I believed in going everywhere and doing everything I could. I felt the Titans was the sum of all my different interests, not just one isolated thought. So the editors wanted what they specifically liked but, to my thinking, ignored the wider audience who may have liked things I did that the editor didn’t. It was no wonder that sales dropped precipitously. It’s no wonder the quality dropped. I was unable to do just this or just that. I liked the freedom of doing it all. As soon as I got bored, I liked going off in another direction. And when you’re not the editor, and if you’re not Alan Moore or Frank Miller of a handful of others, you have to do what the editor wants, even if you were the creator and part of the reason the book sold.

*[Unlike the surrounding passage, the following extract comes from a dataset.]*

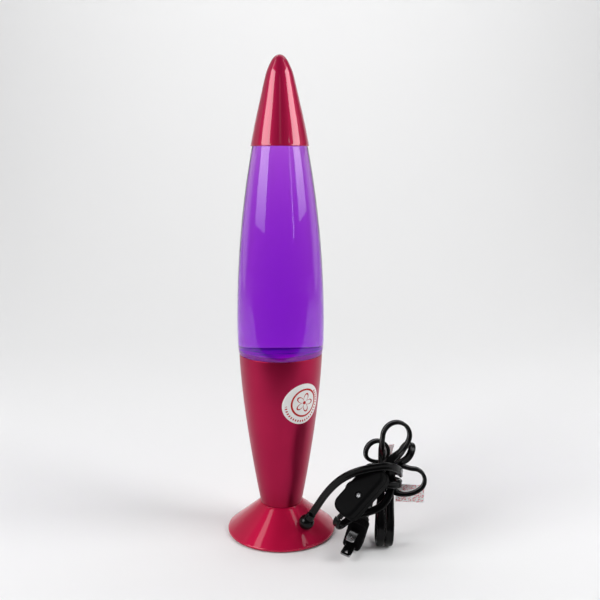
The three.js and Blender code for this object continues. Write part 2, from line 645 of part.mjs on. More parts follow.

So, to me, the writer (or artist)-editor, when you have one who understands what he’s doing, is the best way of getting a singular vision instead of a corporate one.

Here is a list of a very few people who were writer-editors or are de-facto writer-editors because nobody interferes with them. I think you’ll see a pattern here. Will Eisner. Harvey Kurtzman. Al Feldstein, Stan Lee. Roy Thomas. Frank Miller. Alan Moore. Jeff Smith. Neil Gaiman. Me: (Dracula, Early Titans. Crisis, etc.). Most of the Independent Comics people. Almost 99% of all the great comic strip creators. These and others are the people who created and had a vision and followed through on that vision. I believe when you have the right person, that is the way to go. It is extremely rare when real vision is dictated by a company, any company.

As for part two of your question, I only talked about those editors who were simply managers. The problem is that all too many editors are editors only because they have the job. But, if you’ve got a really good editor, and there are many very good ones, then you want their opinions. You want them to make your stories better. These are the editors you cherish.